Sauvegarde de la clause d’exclusion par limitation du « réputé non écrit » à la stipulation illicite

Jusqu’à présent, la clause d’exclusion des statuts de SAS privant l‘associé du droit de voter sur son exclusion était réputée non écrite et ce, dans sa totalité (Cass. com., 9 juill. 2013, n° 11-27.235, n° 731 FS - P + B). L’arrêt commenté opère un revirement de jurisprudence sur ce dernier point en limitant le « réputé non écrit » à la seule stipulation de la clause privant ou ayant pour effet de priver l’associé concerné de son droit de voter sur sa propre exclusion. En d’autres termes, la clause d’exclusion survit au vice qui l’affecte. Une nouvelle réunion pourra dès lors utilement être tenue en invitant l’intéressé à voter sur sa propre exclusion sans qu’il soit nécessaire d’appeler la collectivité des associés à adopter préalablement une nouvelle clause d’exclusion, expurgée de la stipulation illicite.

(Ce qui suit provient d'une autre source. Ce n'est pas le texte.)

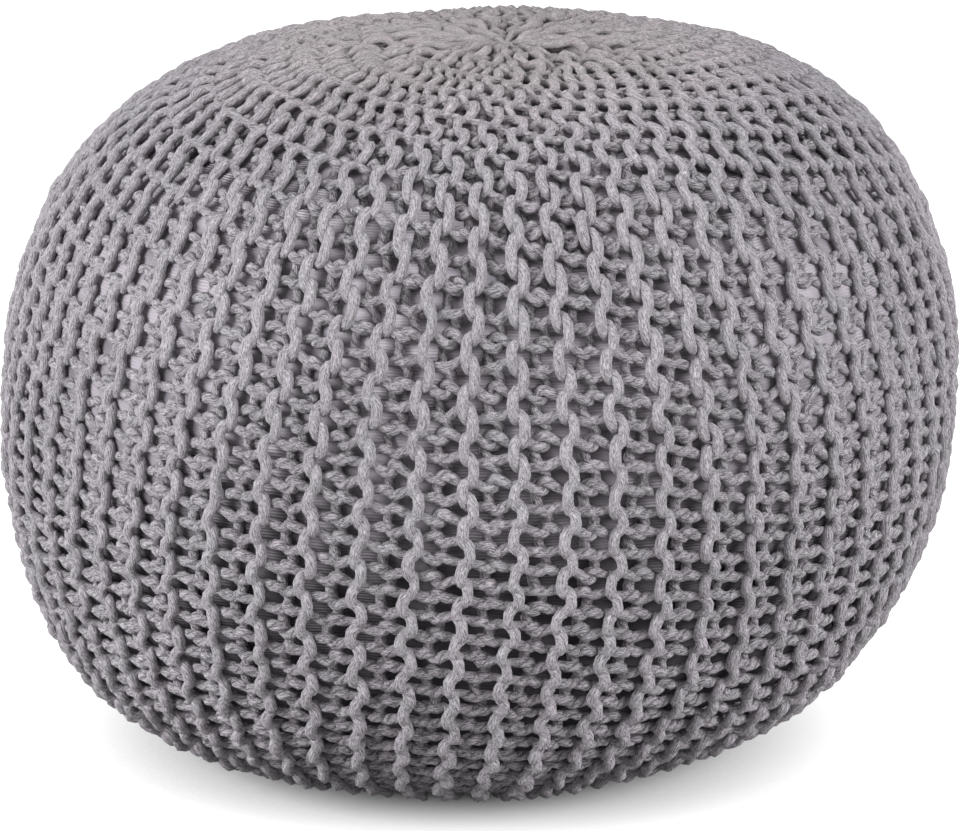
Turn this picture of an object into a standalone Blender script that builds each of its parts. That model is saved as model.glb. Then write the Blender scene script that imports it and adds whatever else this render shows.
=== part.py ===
"""A round knitted floor pouf: one filled form, ribbed from pole to pole and drawn in at the crown.

Metres, +Z up. The origin is on the floor, under the middle of the widest level.
A meridian profile is turned about +Z, its rings are slid sideways as the filling has settled,
and the knitted ribs are raised in the rings' own points.
"""

import math

import bmesh
import bpy

NAME = "knitted_pouf"
COVER = "pouf"

# Driving dimensions
WIDEST_RADIUS = 0.250  # axis to the rib crests
WIDEST_HEIGHT = 0.179  # floor to the widest level
CROWN_RISE = 0.192  # widest level to the crown
BASE_DROP = 0.1827  # widest level to the underside's lowest point, before the floor flattens it
CONTACT_RADIUS = 0.116  # flat patch that the pouf rests on

# How full each half is: powers of the cosine in the radius and of the sine in the height.
# 0.5 and 1.0 make a cushion-like form, and 1.0 and 1.0 an ellipse.
CROWN_FULLNESS = 0.549
CROWN_SHOULDER = 0.941
BASE_FULLNESS = 0.480
BASE_SHOULDER = 1.045

# Knitted ribs
RIB_COUNT = 60
RIB_DEPTH = 0.006
RIB_FULL_RADIUS = 0.110  # the ribs run together and get shallow inside this radius
RIB_FADE = 0.050  # length over which they flatten out towards the contact patch
RIB_SECTION = (0.0, 0.3, 1.0, 0.3)  # depth at the crest, the flank, the groove and the flank

# Crown gather
DIMPLE_DEPTH = 0.0015
DIMPLE_RADIUS = 0.014

# Sideways settling of the filling along +X
LEAN = (
    # (share of the arc from crown to floor, offset)
    (0.00, 0.0120),
    (0.15, 0.0095),
    (0.30, 0.0050),
    (0.45, 0.0015),
    (0.60, -0.0015),
    (0.75, -0.0070),
    (0.88, -0.0145),
    (1.00, -0.0130),
)

# Mesh resolution
RING_COUNT = 23
ARC_SAMPLES = 4000

YARN_COLOUR = (0.37, 0.345, 0.375, 1.0)
YARN_ROUGHNESS = 0.85


def smooth_step(share):
    share = min(max(share, 0.0), 1.0)
    return share * share * (3.0 - 2.0 * share)


def meridian_point(turn):
    """Radius and height at an angle from the widest level: +90 degrees is the crown."""
    cosine = max(math.cos(turn), 0.0)
    sine = math.sin(turn)
    if sine >= 0.0:
        radius = WIDEST_RADIUS * cosine**CROWN_FULLNESS
        rise = CROWN_RISE * sine**CROWN_SHOULDER
    else:
        radius = WIDEST_RADIUS * cosine**BASE_FULLNESS
        rise = -BASE_DROP * (-sine) ** BASE_SHOULDER
    return radius, WIDEST_HEIGHT + rise


def meridian():
    """Evenly spaced (radius, height) points from the crown to the rim of the contact patch."""
    contact_turn = -math.acos((CONTACT_RADIUS / WIDEST_RADIUS) ** (1.0 / BASE_FULLNESS))
    sweep = contact_turn - math.pi / 2.0
    samples = [meridian_point(math.pi / 2.0 + sweep * i / ARC_SAMPLES) for i in range(ARC_SAMPLES + 1)]
    travelled = [0.0]
    for before, after in zip(samples, samples[1:]):
        travelled.append(travelled[-1] + math.dist(before, after))
    points = []
    at = 0
    for ring in range(RING_COUNT + 1):
        target = travelled[-1] * ring / RING_COUNT
        while at < ARC_SAMPLES and travelled[at] < target:
            at += 1
        points.append(samples[at])
    points[-1] = (CONTACT_RADIUS, 0.0)
    return points, travelled[-1]


def lean_at(share):
    """Sideways offset at a share of the arc, eased between the rows of LEAN."""
    for (low, low_offset), (high, high_offset) in zip(LEAN, LEAN[1:]):
        if share <= high:
            return low_offset + (high_offset - low_offset) * smooth_step((share - low) / (high - low))
    return LEAN[-1][1]


def outward(points, ring):
    """Unit normal of the meridian at a ring, as (radial, vertical)."""
    before = points[max(ring - 1, 0)]
    after = points[min(ring + 1, len(points) - 1)]
    along = (after[0] - before[0], after[1] - before[1])
    length = math.hypot(*along)
    return -along[1] / length, along[0] / length


def shaped_point(points, arc, ring, spoke):
    """Where the turned form's point on a ring and a spoke ends up."""
    radius, height = points[ring]
    share = ring / RING_COUNT
    to_floor = arc * (1.0 - share)
    depth = RIB_DEPTH * min(radius / RIB_FULL_RADIUS, 1.0) * smooth_step(to_floor / RIB_FADE)
    depth *= RIB_SECTION[spoke % len(RIB_SECTION)]
    radial, vertical = outward(points, ring)
    dimple = DIMPLE_DEPTH * math.exp(-((radius / DIMPLE_RADIUS) ** 2))
    radius -= depth * radial
    height -= depth * vertical + dimple
    angle = math.tau * spoke / (RIB_COUNT * len(RIB_SECTION))
    return radius * math.cos(angle) + lean_at(share), radius * math.sin(angle), height


def yarn_material():
    material = bpy.data.materials.new("mauve_grey_yarn")
    material.use_nodes = True
    shader = material.node_tree.nodes["Principled BSDF"]
    shader.inputs["Base Color"].default_value = YARN_COLOUR
    shader.inputs["Roughness"].default_value = YARN_ROUGHNESS
    shader.inputs["Metallic"].default_value = 0.0
    return material


def filled_cover(collection):
    """The whole pouf: a sphere whose rings and spokes are moved to the ribbed, settled form."""
    spokes = RIB_COUNT * len(RIB_SECTION)
    points, arc = meridian()
    form = bmesh.new()
    bmesh.ops.create_uvsphere(form, u_segments=spokes, v_segments=RING_COUNT + 1, radius=1.0)
    underside = min(form.verts, key=lambda vertex: vertex.co.z)
    bmesh.ops.dissolve_verts(form, verts=[underside])
    for vertex in form.verts:
        polar = math.acos(min(max(vertex.co.z, -1.0), 1.0))
        ring = round(polar / math.pi * (RING_COUNT + 1))
        spoke = round(math.atan2(vertex.co.y, vertex.co.x) / math.tau * spokes) % spokes
        vertex.co = shaped_point(points, arc, ring, spoke)
    mesh = bpy.data.meshes.new(COVER)
    form.to_mesh(mesh)
    form.free()
    mesh.shade_smooth()
    mesh.materials.append(yarn_material())
    cover = bpy.data.objects.new(COVER, mesh)
    collection.objects.link(cover)
    return cover


def main():
    for old in list(bpy.data.objects):
        bpy.data.objects.remove(old, do_unlink=True)
    collection = bpy.data.collections.new(NAME)
    bpy.context.scene.collection.children.link(collection)
    filled_cover(collection)


main()
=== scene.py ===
"""A knitted floor pouf on a pale studio floor.

The cover is worked sideways in chunky garter stitch: every row of yarn runs from the crown's gather
to the underside's gather, and the rows lie side by side round the pouf. The yarn itself is modelled,
loop by loop, over an inner casing that shows through the gaps.
"""

import math

import bpy
import numpy as np
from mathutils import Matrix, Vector


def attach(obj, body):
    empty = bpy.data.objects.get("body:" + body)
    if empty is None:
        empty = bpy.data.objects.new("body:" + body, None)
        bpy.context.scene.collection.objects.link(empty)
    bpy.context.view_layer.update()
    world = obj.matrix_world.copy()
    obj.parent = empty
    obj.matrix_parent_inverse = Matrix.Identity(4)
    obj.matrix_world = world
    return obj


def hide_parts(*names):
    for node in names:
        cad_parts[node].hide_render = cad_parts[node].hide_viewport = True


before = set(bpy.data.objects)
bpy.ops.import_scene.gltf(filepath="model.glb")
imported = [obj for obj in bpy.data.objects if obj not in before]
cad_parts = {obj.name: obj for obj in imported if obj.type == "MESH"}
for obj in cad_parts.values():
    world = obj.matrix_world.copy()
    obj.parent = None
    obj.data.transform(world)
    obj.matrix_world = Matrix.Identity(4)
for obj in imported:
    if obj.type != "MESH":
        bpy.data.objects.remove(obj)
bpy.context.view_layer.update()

# The filled form, in metres: the same turned and settled shape as the solid
WIDEST_RADIUS = 0.250
WIDEST_HEIGHT = 0.179
CROWN_RISE = 0.192
BASE_DROP = 0.1827
CONTACT_RADIUS = 0.116
CROWN_FULLNESS = 0.549
CROWN_SHOULDER = 0.941
BASE_FULLNESS = 0.480
BASE_SHOULDER = 1.045
DIMPLE_DEPTH = 0.0015
DIMPLE_RADIUS = 0.014
LEAN = np.array(
    (
        # (share of the arc from crown to floor, offset)
        (0.00, 0.0120),
        (0.15, 0.0095),
        (0.30, 0.0050),
        (0.45, 0.0015),
        (0.60, -0.0015),
        (0.75, -0.0070),
        (0.88, -0.0145),
        (1.00, -0.0130),
    )
)
ARC_SAMPLES = 6000

# The fabric
RIDGE_COUNT = 60
ROWS_A_RIDGE = 2
RIDGE_TURN = math.radians(-1.9)  # where the first ridge stands, from +X
FRONT = math.radians(-90.0)
SKEW = 9  # stitches by which the fabric drops over one turn round the pouf
INSET_ARC = 0.35  # where the yarn's radius is taken for how far in the fabric's own middle lies
UPPER_ARC = 0.3  # on the crown's side of this arc, rows that lie calm are lifted to the ridges' height
LEAST_RADIUS = 0.006  # no closer to the axis than this are steps across turned into angles

# How a loop stands out: its outer end is a ridge's bump, and its inner end lies in the valley
RIDGE_RISE = 0.0041  # how far the outer end stands out of the fabric's own middle
LEG_SLOPE = 0.15  # how evenly a loop climbs from one end to the other, 1 for a plain wave
OUTER_STEEPNESS, INNER_STEEPNESS = 2.0, 4.0
TUCK = 0.0012  # how much deeper a loop dives where it passes under the next one
TUCK_PLACE = 0.35  # where it does so: 1 at the bump's top, 0 halfway down the leg
TUCK_REACH = 0.25
TUCK_PITCHES = (0.006, 0.018)  # widths of a ridge over which the dive grows to its full depth
WEAVE = 0.0010  # how far one side of a loop lies over its neighbour, and the other side under the next
WEAVE_PLACE = 0.45
WEAVE_REACH = 0.35

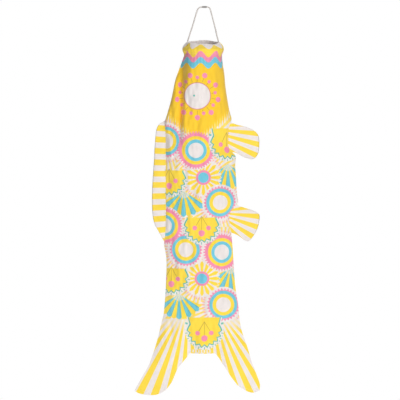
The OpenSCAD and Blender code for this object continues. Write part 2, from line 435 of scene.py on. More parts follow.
@dataclass(frozen=True)
class BodyPrint:
    """The fish's printed sides: a plain head with an eye, and rings, suns, leaves and fans behind it."""

    cloth: Cloth = Cloth()
    softness: float = 0.7
    rings: tuple[Point, ...] = ((-20, -401), (-111, -616), (54, -690))
    spiked_rings: tuple[Point, ...] = ((49, -549), (-49, -683), (58, -840), (-107, -376))
    suns: tuple[Point, ...] = ((1, -478), (-3, -765))
    tall_leaves: tuple[Point, ...] = ((71, -378), (4, -914))
    short_leaves: tuple[Point, ...] = ((-98, -480), (-4, -613), (-91, -759))
    fans: tuple[Point, ...] = ((72, -440), (-55, -516), (80, -733), (-68, -809))
    eye: Point = (-16, -248)

    def seen_from(self, sheet: PrintSheet, centres: Sequence[Point]) -> Polar:
        """Where a point lies, seen from the nearest of some centres."""
        board = sheet.board
        offset = distance = None
        for x, y in centres:
            step = board.vector("SUBTRACT", sheet.place, (x, y, 0.0)).outputs[0]
            length = Value(board, board.vector("LENGTH", step, (0.0, 0.0, 0.0)).outputs[1])
            if offset is None:
                offset, distance = step, length
                continue
            closer = length.math("LESS_THAN", distance)
            offset = board.mix_vector(closer, offset, step)
            distance = length.math("MINIMUM", distance)
        x_off, y_off, _ = board.split(offset)
        return Polar(x_off, y_off, distance, x_off.math("ARCTAN2", y_off * -1.0))

    def disc(self, radius: Value, edge: Number) -> Value:
        """1 inside an edge and 0 outside."""
        return (edge - radius).above(0.0, self.softness)

    def discs(self, sheet: PrintSheet, seen: Polar, edges: Sequence[tuple[float, Ink]]) -> None:
        """Discs over each other, the biggest first."""
        for edge, ink in edges:
            sheet.band(self.disc(seen.radius, edge), ink)

    def ring(self, sheet: PrintSheet) -> None:
        """Plain rings of pink, yellow and blue round a white middle."""
        seen = self.seen_from(sheet, self.rings)
        rays = seen.angle.wave(math.radians(9)).above(0.0, 0.5)
        sheet.band(self.disc(seen.radius, 53.0) * rays, Ink.PINK)
        self.discs(sheet, seen, ((48.5, Ink.PINK), (40, Ink.YELLOW), (30.5, Ink.BLUE), (21.5, Ink.WHITE)))

    def halo(self, sheet: PrintSheet) -> None:
        """A white edge round the plain rings."""
        seen = self.seen_from(sheet, self.rings)
        sheet.band(self.disc(seen.radius, 55.0), Ink.WHITE)

    def spiked_ring(self, sheet: PrintSheet) -> None:
        """Rings whose pink outer edge stands out in points, with white between them."""
        seen = self.seen_from(sheet, self.spiked_rings)
        spikes = seen.angle.zigzag(math.radians(12))
        sheet.band(self.disc(seen.radius, 51.0), Ink.WHITE)
        sheet.band(self.disc(seen.radius, spikes * 6.5 + 41.5), Ink.PINK)
        self.discs(sheet, seen, ((40, Ink.BLUE), (31, Ink.YELLOW), (21, Ink.WHITE)))

    def sun(self, sheet: PrintSheet) -> None:
        """Yellow and white rays round a blue disc with a pink rim."""
        seen = self.seen_from(sheet, self.suns)
        wave = seen.angle.wave(math.radians(22.5))
        tips = wave.math("ABSOLUTE") * 7.0 + 45.0
        sheet.band(self.disc(seen.radius, tips), Ink.WHITE)
        petal = wave.above(-0.45, 0.3) * self.disc(seen.radius, tips - 2.0)
        sheet.band(petal, Ink.YELLOW)
        self.discs(sheet, seen, ((21, Ink.PINK), (15, Ink.BLUE)))

    def stalked_dots(
        self, sheet: PrintSheet, seen: Polar, step: float, most: float, reach: Point, size: Point
    ) -> None:
        """Dots on thin stems that fan out from a middle, long and short by turns.

        Args:
            sheet: the cloth to print on.
            seen: the place, seen from the stems' middle.
            step: the angle between two stems, in degrees.
            most: how many stems there are on each side of the first one.
            reach: the length of a long and a short stem.
            size: the radius of a big and a small dot.
        """
        turn = math.radians(step)
        stem = (seen.angle / turn).math("ROUND").math("MINIMUM", most).math("MAXIMUM", -most)
        small = (stem * 0.5).math("FRACT").math("ABSOLUTE") * 2.0
        length = reach[0] - small * (reach[0] - reach[1])
        across = ((seen.angle - stem * turn) * seen.radius).math("ABSOLUTE")
        line = self.disc(across, 0.9) * self.disc(seen.radius, length)
        sheet.band(line * 0.7, Ink.OLIVE)
        gap = across.math("POWER", 2.0) + (seen.radius - length).math("POWER", 2.0)
        dot = self.disc(gap.math("SQRT"), size[0] - small * (size[0] - size[1]))
        sheet.band(dot, Ink.PINK)

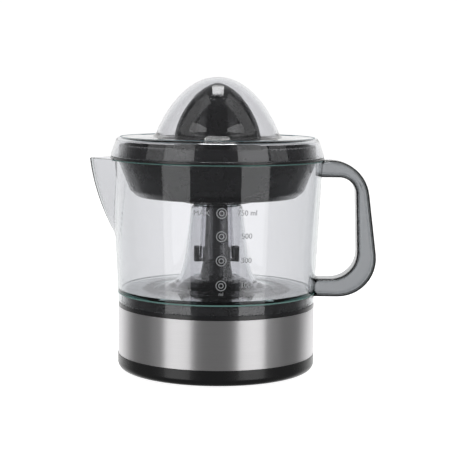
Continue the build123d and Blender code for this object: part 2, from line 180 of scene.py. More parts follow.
def box_verts(x0, x1, y0, y1, z0, z1, turn=0.0):
    """Corners and faces of a block, turned about the spindle axis."""
    c, s = math.cos(turn), math.sin(turn)
    verts = [(AXIS_X + x * c - y * s, x * s + y * c, z)
             for x in (x0, x1) for y in (y0, y1) for z in (z0, z1)]
    return verts, [(0, 1, 3, 2), (4, 6, 7, 5), (0, 4, 5, 1), (2, 3, 7, 6), (0, 2, 6, 4), (1, 5, 7, 3)]


def joined(blocks):
    verts, faces = [], []
    for block_verts, block_faces in blocks:
        faces += [[i + len(verts) for i in face] for face in block_faces]
        verts += block_verts
    return verts, faces


def cut(piece, blocks):
    """Cuts the blocks out of the piece, for good."""
    tool = new_object("tool", *joined(blocks), smooth=False)
    modifier = piece.modifiers.new("cut", "BOOLEAN")
    modifier.object = tool
    modifier.operation = "DIFFERENCE"
    modifier.solver = "EXACT"
    graph = bpy.context.evaluated_depsgraph_get()
    done = bpy.data.meshes.new_from_object(piece.evaluated_get(graph))
    piece.modifiers.clear()
    piece.data = done
    bpy.data.objects.remove(tool)
    return piece


def finish_piece(piece, body, material, slot, *nodes):
    piece.data.materials.clear()
    piece.data.materials.append(material)
    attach(piece, body)
    if nodes:
        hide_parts(*nodes)
    return piece


# ---- Materials ----
class Nodes:
    """A material's node tree with short ways to add to it."""

    def __init__(self, name):
        self.material = bpy.data.materials.new(name)
        self.material.use_nodes = True
        self.tree = self.material.node_tree
        self.shader = self.tree.nodes["Principled BSDF"]
        self.output = self.tree.nodes["Material Output"]

    def add(self, kind, **inputs):
        node = self.tree.nodes.new(kind)
        for key, value in inputs.items():
            node.inputs[key.replace("_", " ")].default_value = value
        return node

    def link(self, source, target):
        self.tree.links.new(source, target)

    def noise(self, scale, detail=3.0, stretch=(1, 1, 1), roughness=0.55):
        place = self.add("ShaderNodeMapping")
        place.inputs["Scale"].default_value = stretch
        self.link(self.add("ShaderNodeTexCoord").outputs["Object"], place.inputs["Vector"])
        noise = self.add("ShaderNodeTexNoise", Scale=scale, Detail=detail, Roughness=roughness)
        self.link(place.outputs["Vector"], noise.inputs["Vector"])
        return noise.outputs["Fac"]

    def ramp(self, factor, low, high, start=0.3, end=0.7):
        """Two colours, or two greys, spread over part of the factor's range."""
        ramp = self.add("ShaderNodeValToRGB")
        for element, place, value in zip(ramp.color_ramp.elements, (start, end), (low, high)):
            element.position = place
            element.color = (*value, 1) if isinstance(value, tuple) else (value, value, value, 1)
        self.link(factor, ramp.inputs["Fac"])
        return ramp.outputs["Color"]

    def bump(self, factor, distance, strength=1.0, before=None):
        bump = self.add("ShaderNodeBump", Strength=strength, Distance=distance)
        self.link(factor, bump.inputs["Height"])
        if before:
            self.link(before, bump.inputs["Normal"])
        self.link(bump.outputs["Normal"], self.shader.inputs["Normal"])
        return bump.outputs["Normal"]


def moulded(name, low, high, rough, grain=1800.0, grain_depth=2e-6, coat=0.0, see_through=0.0):
    """Injection-moulded plastic: slight clouding of colour and gloss, faint ripple, fine surface grain."""
    n = Nodes(name)
    n.link(n.ramp(n.noise(38.0), low, high), n.shader.inputs["Base Color"])
    n.link(n.ramp(n.noise(90.0, 4.0), rough[0], rough[1]), n.shader.inputs["Roughness"])
    ripple = n.bump(n.noise(55.0, 1.0), 6e-5, 0.35)
    n.bump(n.noise(grain, 2.0), grain_depth, 0.5, ripple)
    n.shader.inputs["IOR"].default_value = 1.5
    n.shader.inputs["Coat Weight"].default_value = coat
    n.shader.inputs["Transmission Weight"].default_value = see_through
    n.shader.inputs["Coat Roughness"].default_value = 0.05
    return n.material


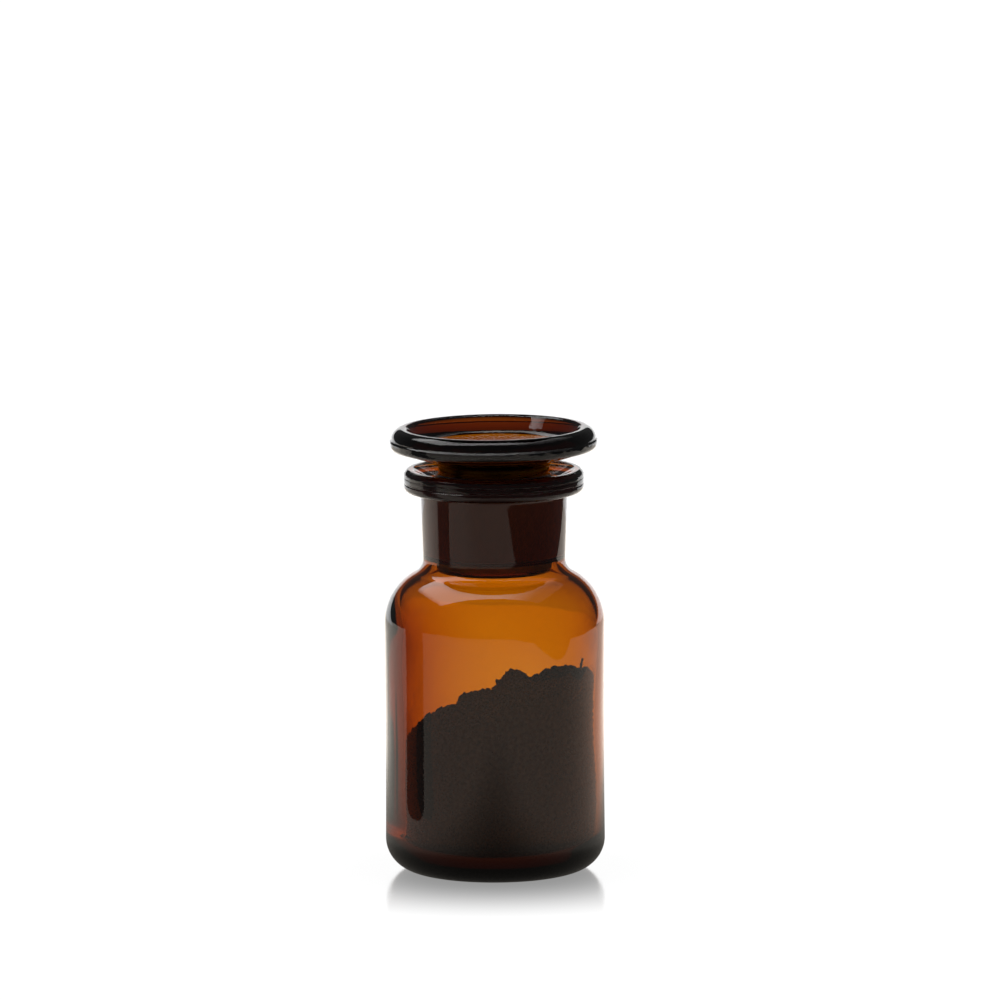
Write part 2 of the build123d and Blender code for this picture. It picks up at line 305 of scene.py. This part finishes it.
def amber_glass(name, density, tint):
    """Clear amber glass, coloured through its thickness, with ground zones where the mesh says so."""
    material, tree, output = new_material(name)
    glass = tree.nodes.new("ShaderNodeBsdfPrincipled")
    glass.inputs["Base Color"].default_value = (1, 1, 1, 1)
    glass.inputs["IOR"].default_value = 1.52
    ground = tree.nodes.new("ShaderNodeAttribute")
    ground.attribute_name = "ground"
    grain = noise_texture(tree, 2600, 2.0, (1, 1, 2.5))
    rough = tree.nodes.new("ShaderNodeMapRange")
    rough.inputs["To Min"].default_value = 0.0
    rough.inputs["To Max"].default_value = GROUND_ROUGHNESS
    link(tree, ground.outputs["Fac"], rough.inputs["Value"])
    link(tree, rough.outputs["Result"], glass.inputs["Roughness"])
    clear = tree.nodes.new("ShaderNodeMapRange")
    clear.inputs["To Min"].default_value = 1.0
    clear.inputs["To Max"].default_value = GROUND_CLEARNESS
    link(tree, ground.outputs["Fac"], clear.inputs["Value"])
    link(tree, clear.outputs["Result"], glass.inputs["Transmission Weight"])
    relief = tree.nodes.new("ShaderNodeMath")
    relief.operation = "MULTIPLY"
    link(tree, grain.outputs["Fac"], relief.inputs[0])
    link(tree, ground.outputs["Fac"], relief.inputs[1])
    bumps = tree.nodes.new("ShaderNodeBump")
    bumps.inputs["Strength"].default_value = 0.5
    bumps.inputs["Distance"].default_value = 0.00008
    link(tree, relief.outputs["Value"], bumps.inputs["Height"])
    link(tree, bumps.outputs["Normal"], glass.inputs["Normal"])
    volume = tree.nodes.new("ShaderNodeVolumeAbsorption")
    volume.inputs["Color"].default_value = (*tint, 1)
    volume.inputs["Density"].default_value = density
    link(tree, glass.outputs["BSDF"], output.inputs["Surface"])
    link(tree, volume.outputs["Volume"], output.inputs["Volume"])
    return material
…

On notera par ailleurs avec intérêt que la Cour de cassation n’a pas subordonné la nullité de la décision au fait que l’irrégularité résultant de l’absence de vote de l’associé concerné ait été « de nature à influer sur le résultat du processus de décision », comme elle a pu le faire, récemment, à propos de diverses décisions collectives entachées d’irrégularités (Cass. com., 15 mars 2023, n° 21-18.324, n° 191 FS-B, à propos d'une SAS : Elnet, 4 avr. 2023, G. Lesage ; Cass. com., 11 oct. 2023, n° 21-24.646, n° 648 FS-B, à propos d'une SARL : Elnet, 27 nov. 2023, E. Guégan ; Cass. com., 29 mai 2024, n° 21-21.559 F-B, à propos d'une SARL : commentaire à paraître).  Demeure donc valable l’une des solutions qui ressortait implicitement de l’arrêt de 2013 précité, selon laquelle la nullité de la décision d’exclusion n’est pas subordonnée au fait que la privation du droit de vote de l’associé concerné soit de nature à influer sur le résultat du vote (Cass. com., 9 juill. 2013, préc., v. quatrième branche du premier moyen, qui avait été ignorée par la Cour).